I'm so sorry, Daughter #1's return glance concurred. I'd almost forgotten how embarrassing she can be.
Then, united in their daughterly disdain, they scurried ahead of me out of the theater, towards their Sibling Sleepover.
I followed in triumph. If only it could always be this easy...


So this is what I have to look forward to in eight or nine years?
Posted by: Jen on the Edge | October 29, 2009 at 07:46 AM
LOL! Mom, not taking sides is the worst!
Posted by: Heather | October 29, 2009 at 09:12 AM
OMG memories of my sister and me are flooding back... Sisters are the pros at love/hate relationships!
Posted by: Uppity | October 29, 2009 at 10:01 AM
You just described my step-daughters, to a T. Darling Daughter only has brothers, and I think she likes it that way.
Posted by: Jan | October 29, 2009 at 10:13 AM
Sarcasm. One of the least-known, yet most effective, mothering tools. Here CLEARLY applied by a master. "Take it outside..."
Posted by: LPC | October 29, 2009 at 10:47 AM
They will treasure each other as adults. I love the shared history I have with my sisters.
Posted by: Pseudo | October 29, 2009 at 11:56 AM
HA! You handled this perfectly, Maureen! Brought them back together towards a common target: Mom.
We may have unusual ways of working our magic, but
we always get the job done in the end.....!
Great post.
Posted by: kathryn | October 29, 2009 at 12:02 PM
They sound like my sister and me. Though we never got physical with one another. We killed each other with words- or my younger sister would slam her door and not talk to me for a long time!

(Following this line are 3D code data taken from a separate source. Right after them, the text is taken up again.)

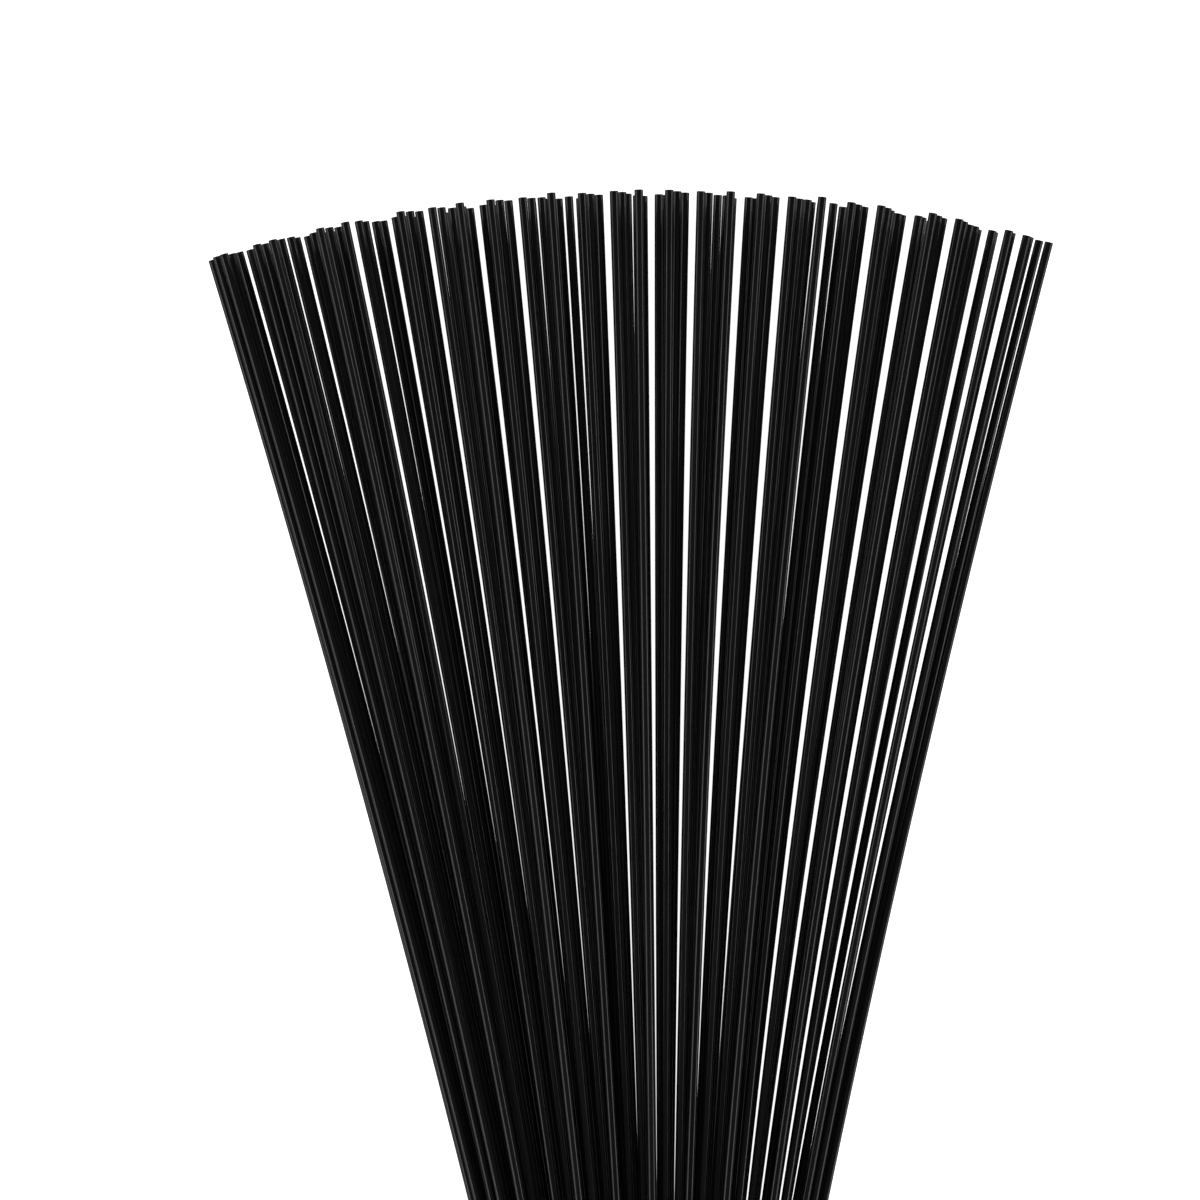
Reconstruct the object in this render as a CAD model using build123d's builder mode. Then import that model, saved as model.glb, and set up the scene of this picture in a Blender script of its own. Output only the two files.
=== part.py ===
from build123d import *
from math import asin, degrees, hypot, sqrt
import os

# Retractable nylon drum brush, lying on its side with its fan flat.
# Millimetres. The handle runs along Y, the bristle tips point to +Y, +Z is up and the
# handle rests on Z = 0. The origin is the centre of the whole brush, on that surface.
# Radii are measured from the handle's axis. Stations along it, whose names end in _at,
# are measured from the butt face of the handle towards the tips.

# Bristles
bristle_diameter = 0.8
bristle_gap = 0.02          # between neighbours where the bundle is bound
bristle_reach = 156.0       # mouth of the handle to the longest tip
bundle_half_count = 5.9     # pitches from the middle of the bundle to its edge
row_count = 13              # layers of bristles, one above the other
edge_depth = 0.6            # pitches from the outermost bristle in that still count as the edge
fan_width = 79.2            # across the tips
fan_thickening = 1.15       # tip height of a layer over its height in the bundle
tip_arc_radius = 148.0      # curve that the tips are trimmed to
flare = 0.19                # part of the sideways spread that is added by the outward curve
neck_inset = 1.0            # bend of the bristles to the mouth
neck_bend_radius = 40.0
edge_crowding = 0.2         # how much closer the bristles stand at the sides than in the middle
crowding_power = 5          # odd, and the higher it is, the nearer the crowding keeps to the sides
layer_drift = 0.2           # greatest sideways shift of a layer, in pitches
tip_stray = 0.2             # greatest sideways stray of one tip
length_stray = 0.15         # greatest difference in length of one bristle

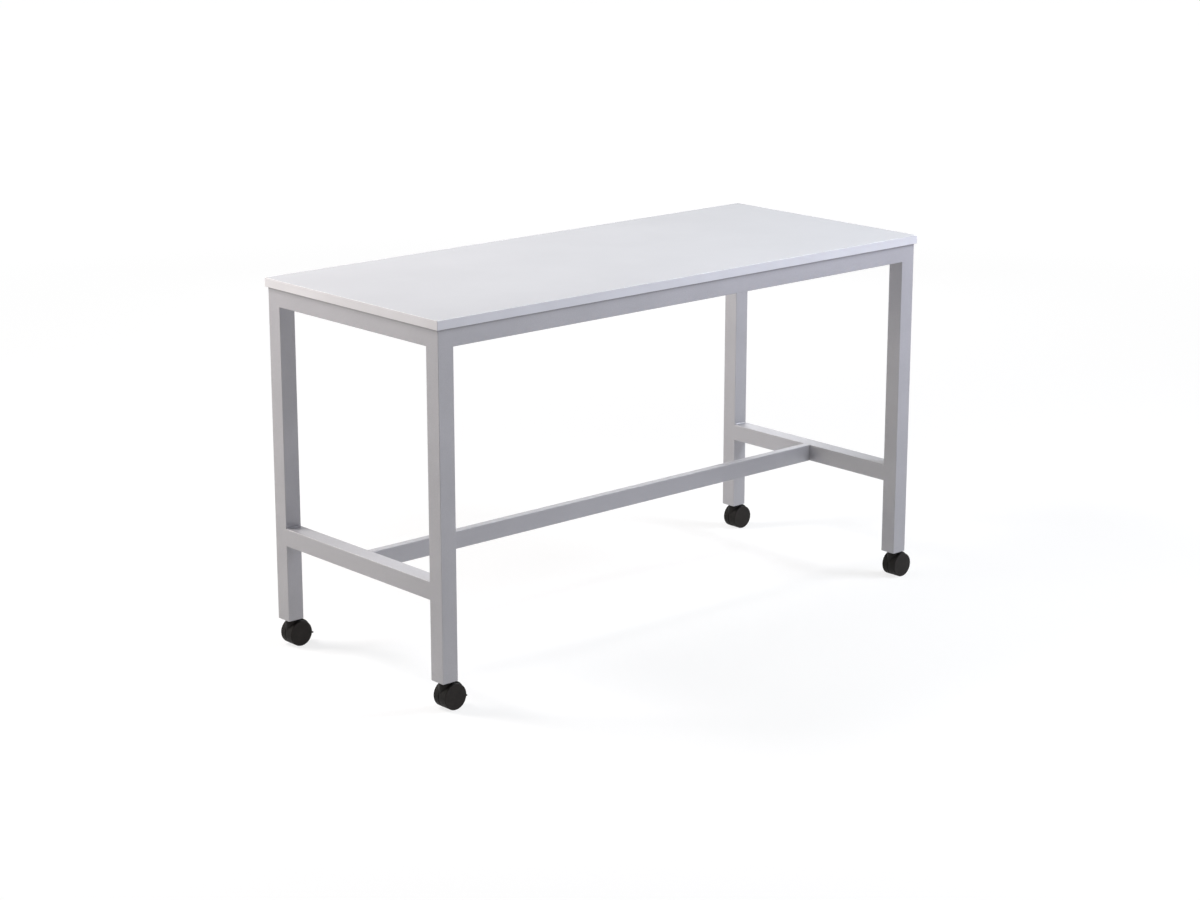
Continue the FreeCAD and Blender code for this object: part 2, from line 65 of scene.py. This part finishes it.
class Shader:
    """A material's node tree. Its calls add nodes and hand back the socket that the nodes put out."""

    def __init__(self, name):
        self.material = bpy.data.materials.new(name)
        self.material.use_nodes = True
        self.tree = self.material.node_tree
        self.tree.nodes.clear()
        self.bsdf = self.add("ShaderNodeBsdfPrincipled")
        self.add("ShaderNodeOutputMaterial", Surface=self.bsdf.outputs["BSDF"])
        place = self.add("ShaderNodeTexCoord")
        self.metres, self.share = place.outputs["Object"], place.outputs["Generated"]
        self.normal = None

    def put(self, socket, value):
        """Link a socket, or set a plain value."""
        if isinstance(value, bpy.types.NodeSocket):
            self.tree.links.new(value, socket)
        else:
            socket.default_value = value

    def add(self, kind, *inputs, **values):
        """New node. Its inputs are sockets or values, given in order or by name, after its settings."""
        node = self.tree.nodes.new(kind)
        for key, value in values.items():
            if key in node.inputs:
                self.put(node.inputs[key], value)
            else:
                setattr(node, key, value)
        for i, value in enumerate(inputs):
            self.put(node.inputs[i], value)
        return node

    def maths(self, operation, *inputs):
        return self.add("ShaderNodeMath", *inputs, operation=operation).outputs["Value"]

    def vector(self, operation, *inputs):
        out = "Value" if operation == "LENGTH" else "Vector"
        return self.add("ShaderNodeVectorMath", *inputs, operation=operation).outputs[out]

    def axis(self, place, name):
        return self.add("ShaderNodeSeparateXYZ", place).outputs[name]

    def noise(self, scale, detail=2.0, rough=0.5, stretch=None):
        place = self.metres
        if stretch:
            place = self.add("ShaderNodeMapping", Vector=place, Scale=stretch).outputs["Vector"]
        node = self.add("ShaderNodeTexNoise", Vector=place, Scale=scale, Detail=detail, Roughness=rough)
        return node.outputs["Fac"]

    def cells(self, scale):
        return self.add("ShaderNodeTexVoronoi", Vector=self.metres, Scale=scale).outputs["Color"]

    def ramp(self, source, *stops):
        """Colours between two stops, each a place from 0 to 1 and a linear colour."""
        node = self.add("ShaderNodeValToRGB", Fac=source)
        for point, (at, colour) in zip(node.color_ramp.elements, stops):
            point.position = at
            point.color = (*colour, 1)
        return node.outputs["Color"]

    def tones(self, source, low, high):
        return self.ramp(source, (0.3, shade(low)), (0.7, shade(high)))

    def span(self, source, low, high, start=0.0, end=1.0):
        """low to high, as the source goes from start to end."""
        node = self.add("ShaderNodeMapRange", source)
        node.inputs["From Min"].default_value = start
        node.inputs["From Max"].default_value = end
        node.inputs["To Min"].default_value = low
        node.inputs["To Max"].default_value = high
        return node.outputs["Result"]

    def mix(self, factor, a, b, blend="MIX"):
        node = self.add("ShaderNodeMix", data_type="RGBA", blend_type=blend, Factor=factor, A=a, B=b)
        return node.outputs["Result"]

    def bump(self, height, strength, distance):
        """Adds to the bumps before it."""
        node = self.add("ShaderNodeBump", Height=height, Strength=strength, Distance=distance)
        if self.normal:
            self.put(node.inputs["Normal"], self.normal)
        self.normal = node.outputs["Normal"]
        self.put(self.bsdf.inputs["Normal"], self.normal)

    def finish(self, colour, rough, gloss=None, metallic=None):
        for name, value in (("Base Color", colour), ("Roughness", rough), ("Specular IOR Level", gloss),
                            ("Metallic", metallic)):
            if value is not None:
                self.put(self.bsdf.inputs[name], value)
        return self.material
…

we are 18 mos apart and mom thought that would be good. But we are complete opposites and were not close until the last few years and even that has sometimes been a struggle. her the homebody and withdrawn type. me the type a extrovert. Ah yes.
sisters.
Posted by: ~The South Dakota Cowgirl~ | October 29, 2009 at 12:40 PM
Not having any siblings, I love reading about those types of interactions. I never really understood....
Posted by: Erin@TheLocalsLoveIt | October 29, 2009 at 01:50 PM
My sister and I were just that way, bickering until it came time to unite against the common enemy, the parents. :-)
Posted by: Sprite's Keeper | October 29, 2009 at 04:55 PM
This so reminds me of my sister and I - driving each other crazy while simultaneously can't stay away from each other. And you handled it all so well. Beautifully told story, btw!
Posted by: Jane | October 29, 2009 at 05:32 PM
Well played, Maureen. :-) Love how the ex needed out, quick. I'm familiar w/ that dynamic.
Posted by: Erin | October 29, 2009 at 08:19 PM
I'm going to have to remember that line. I read another one the other day that made me laugh as well. "The devil called--he says you're doing GREAT!" I just have to keep reading blogs to increase my arsenol so I've got a good stock of 'em for when my kids are teenagers. :oD
Posted by: Lynn | October 29, 2009 at 10:54 PM
Ah - teenagers..! I can't *wait*.
-maria
Posted by: vintage simple | October 30, 2009 at 08:36 AM
I love reading your blog, Maureen. All of the writing is so real and so true. Makes me feel like I'm not the only one going through it. Really -- lots of your life mirrors my own!